Hemerson, liderança da Britanite, integrante da coordenação, convida representantes da Tatuquara SA para visitar a comunidade / Pedro Carrano

Apoiadores e posicionamentos

Após o pronunciamento das partes, houve intervenção de ativistas, assessores e organizações presentes no espaço.


Berquelei Mateus, assessor do mandato do deputado estadual Dr Antenor (PT), comparou que ele, com apenas dez anos, vivenciou a ocupação da vila Osternack, no sítio Cercado. “Como criança, observando diálogos de empresas e prefeitura são os mesmos. E tenho 41 anos. Agora, estamos em tempos de abertura ao diálogo, então que a empresa ache um espaço de negociação, diálogo, afinal haverá resistência dos moradores”, aponta.

Marcos Roger, representando os padres Redentoristas, reforçou a situação de trabalhadores informalizados na ocupação, que não têm atualmente acesso a direitos básicos. E merecem respeito. Reforçou a violência presente no despejo: "Não podemos permitir que vire uma carnificina", conclama.

Ivan Carlos Pinheiro, presidente da União de Moradores e Trabalhadores (UMT) também participou, em 1991, ainda criança, da ocupação Ferrovila, no bairro Novo Mundo, distante 8km do centro, e até hoje, apesar de urbanizado, o espaço não está regularizado – situação comum nas regiões do Formosa, Sabará e Barigui/CIC -, e as famílias não acessam antipó, vivem riscos de enchentes, entre outros problemas.

Pinheiro também rebateu a vinculação da Britanite com a violência, em fala feita pela Tatuquara SA. “Se existe organização criminosa no bairro, não há como ter responsabilidade com isso. A necessidade do povo é por moradia. Um comerciante não se responsabiliza por um crime que acontece na frente do seu comércio. Na ocupação, é a mesma coisa”, critica.

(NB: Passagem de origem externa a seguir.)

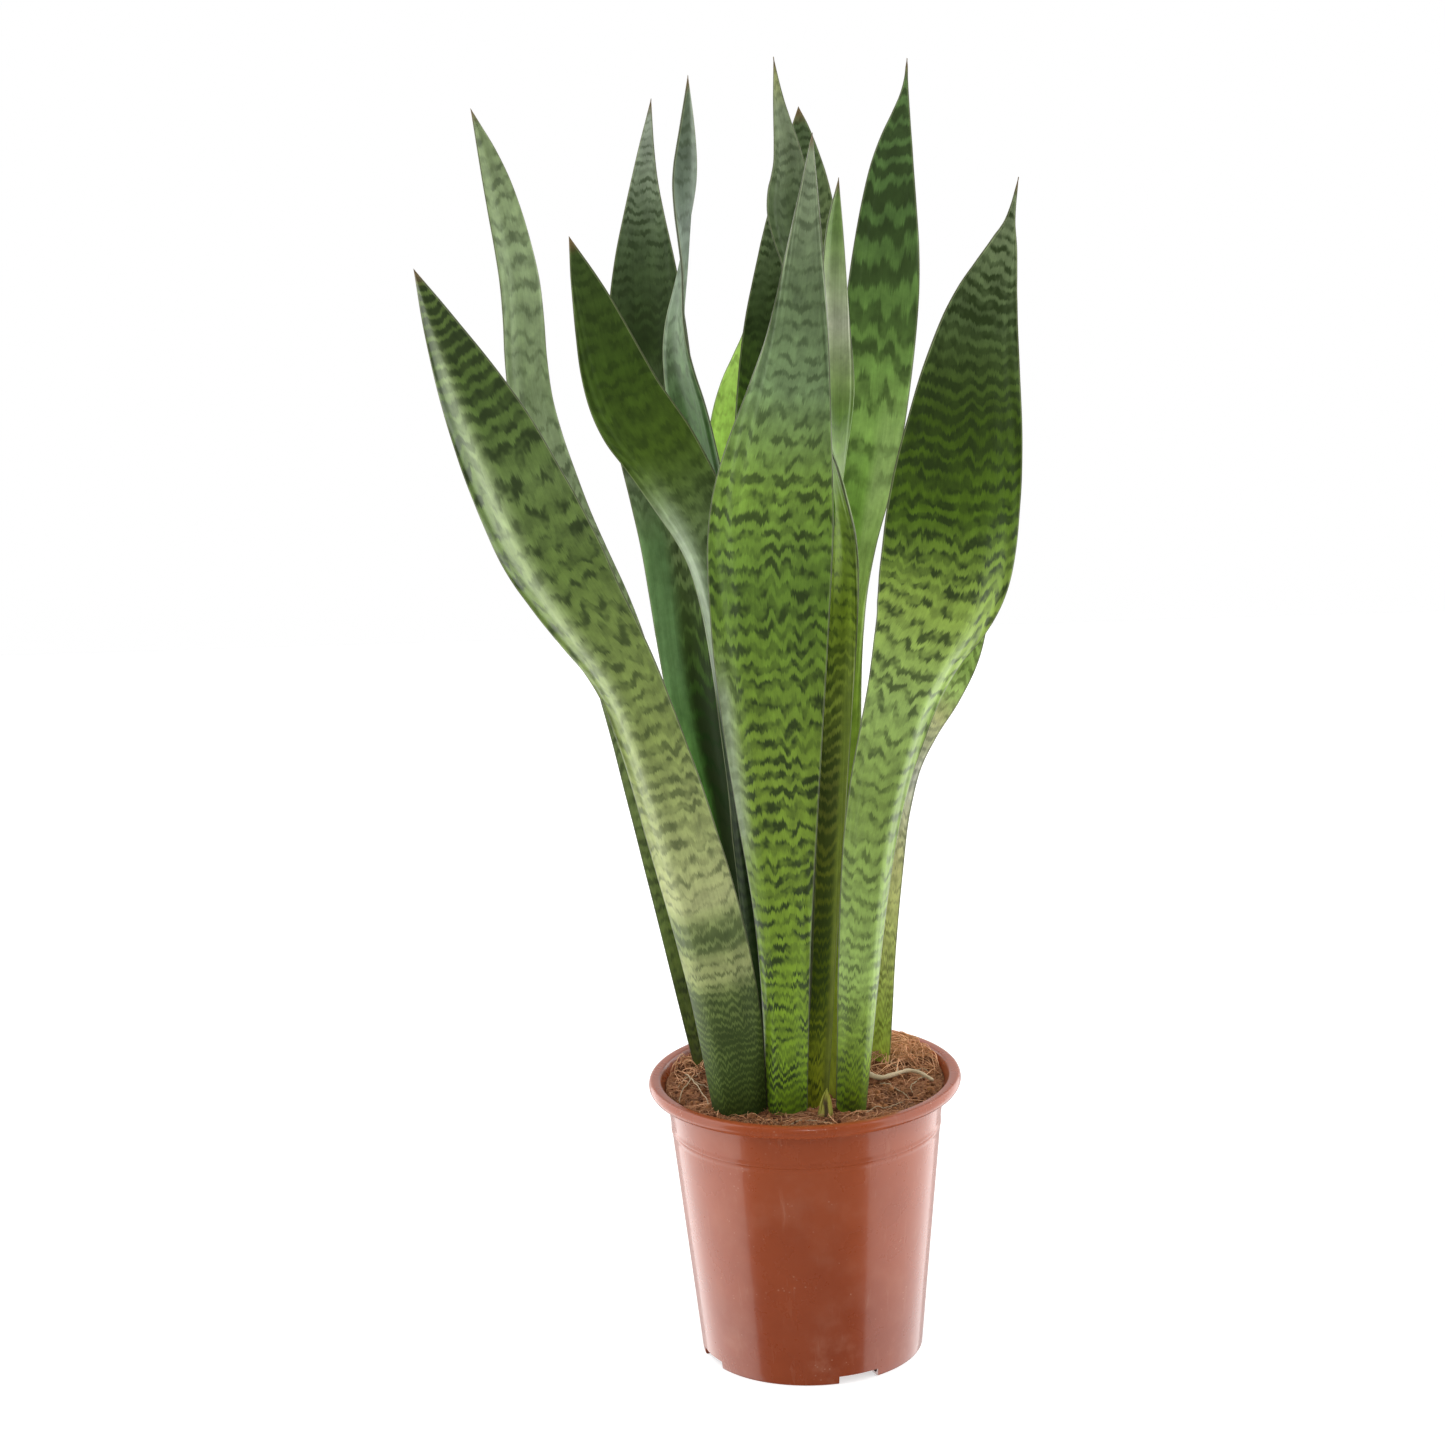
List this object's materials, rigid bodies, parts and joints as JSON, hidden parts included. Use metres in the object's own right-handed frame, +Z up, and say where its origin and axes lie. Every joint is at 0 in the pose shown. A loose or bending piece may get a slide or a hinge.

Raquel Olímpio de Faria, liderança da área Graciosa, em Pinhais, que participava da audiência em caráter solidário, comparou a situação da Britanite com a das famílias de suas região, que também convivem com o fantasma do despejo forçado. “Todo mundo me olha como invasora, então isso é culpa? Somos vítimas de falta de políticas públicas efetivas. Estamos requerendo nosso direito. Há uma constante omissão de direitos, por isso os movimentos sociais são necessários”, aponta.

Encaminhamentos do Ministério Público

Diante da provocação de Ministério Público, ao lado de moradores e apoiadores, para que se pense uma proposta de negociação entre empresa e famílias, os representantes da Tatuquara SA reafirmaram a intenção de reaver o terreno. No entanto, na condição de representantes da empresa, devem levar a demanda para os proprietários avaliarem. Em dez dias, enviarão ao MP a resposta.

Aline Bilek também apontou para outubro a possibilidade de nova audiência, convocada pelo Ministério Público, convocando todas as partes envolvidas no conflito fundiário e também os órgãos públicos.

Da parte das famílias, a mobilização continua durante o período de suspensão da reintegração de posse.

A reportagem do Brasil de Fato Paraná enviou perguntas à assessoria de imprensa do município sobre por que razão Prefeitura, FAS e COHAB não compareceram à reunião.

Assim que tivermos a resposta, publicaremos neste espaço.